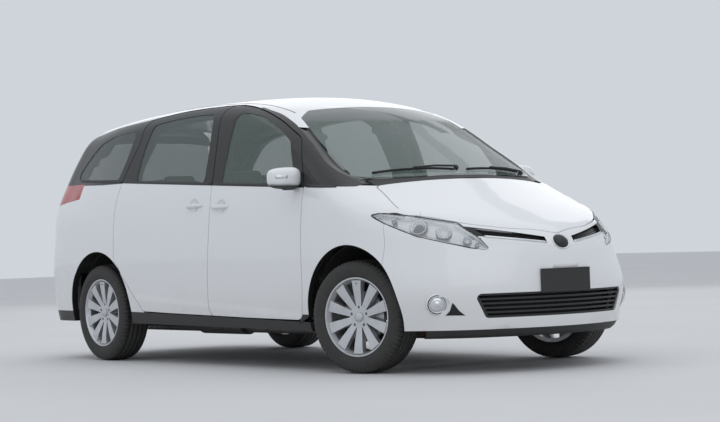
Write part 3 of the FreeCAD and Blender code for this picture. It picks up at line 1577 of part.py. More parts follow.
nodes = {
    "floor_pan": [floor_shape(), fuel_tank],
    "body_frame": both(frame_side) + both(apron),
    "window_pillars": both(front_pillar) + both(rear_pillar),
    "roof_panel": [roof],
    "quarter_panels": both(quarter),
    "front_wings": both(wing),
    "sliding_doors": both(sliding_door),
    "front_bumper": [bumper],
    "lower_grille": [lower_grille],
    "fog_lamps": both(fog_lamp),
    "rear_bumper": [rear_bumper],
    "grille": [grille],
    "headlamps": both(lamp_housing),
    "headlamp_lenses": both(lamp_lens),
    "tail_lamps": both(tail_lamp),
    "windscreen": [windscreen],
    "side_glasses": both(sliding_glass) + both(quarter_glass),
    "side_sills": both(sill),
    "arch_liners": both(front_liner) + both(rear_liner),
    "front_subframe": [crossbeam_shape(), strut_shape(1), strut_shape(-1)],
    "engine_block": [engine],
    "rear_axle": [rear_axle_shape()],
    "exhaust": [exhaust],
    "dashboard": [dashboard],
    "front_seats": front_seats,
    "middle_seats": middle_seats,
    "rear_seats": rear_seats,
    "cowl": [cowl],
    "bonnet": [bonnet],
    "front_door_left": [front_door],
    "front_door_right": [mirrored(front_door)],
    "door_glass_left": [front_glass],
    "door_glass_right": [mirrored(front_glass)],
    "mirror_left": [mirror],
    "mirror_right": [mirrored(mirror)],
    "tailgate": [tailgate],
    "tailgate_glass": [tail_glass],
    "steering_wheel": [steering_wheel],
    "knuckle_left": [knuckle],
    "knuckle_right": [mirrored(knuckle)],
}
for name, side in (("knuckle_left", 1), ("knuckle_right", -1)):
    nodes[name][0].rotate(
        vector(side * kingpin_x, front_axle_y, axle_z), vector(0, 0, 1), steer_angle_parked)
corners = (
    ("front_left", 1, front_axle_y, steer_angle_parked),
    ("front_right", -1, front_axle_y, steer_angle_parked),
    ("rear_left", 1, rear_axle_y, 0.0),
    ("rear_right", -1, rear_axle_y, 0.0),
)
for name, side, axle_y, steer in corners:
    nodes["tyre_" + name] = [placed_wheel(tyre, side, axle_y, steer)]
    nodes["wheel_" + name] = [placed_wheel(rim, side, axle_y, steer)]

for name, solids in nodes.items():
    shape = solids[0] if len(solids) == 1 else Part.makeCompound(solids)
    shape.exportStep("parts/" + name + ".step")
    print(name, len(shape.Solids), shape.isValid(), round(shape.Volume / 1e6, 2))
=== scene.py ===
# %% [markdown]
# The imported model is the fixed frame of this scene. It is loaded first, and
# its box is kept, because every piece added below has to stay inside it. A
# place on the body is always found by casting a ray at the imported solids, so
# that no piece is fitted by eye.

# %% Load the frame
import json
import math

import bmesh
import bpy
from mathutils import Matrix, Vector
from mathutils.bvhtree import BVHTree


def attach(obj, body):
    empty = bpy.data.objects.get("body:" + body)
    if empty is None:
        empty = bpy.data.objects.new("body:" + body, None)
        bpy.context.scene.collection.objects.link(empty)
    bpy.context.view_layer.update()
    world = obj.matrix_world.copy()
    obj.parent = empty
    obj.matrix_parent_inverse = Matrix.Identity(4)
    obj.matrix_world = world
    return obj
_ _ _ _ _
Brief: Show every line that contains the word "data".

Solution:
    empty = bpy.data.objects.get("body:" + body)
        empty = bpy.data.objects.new("body:" + body, None)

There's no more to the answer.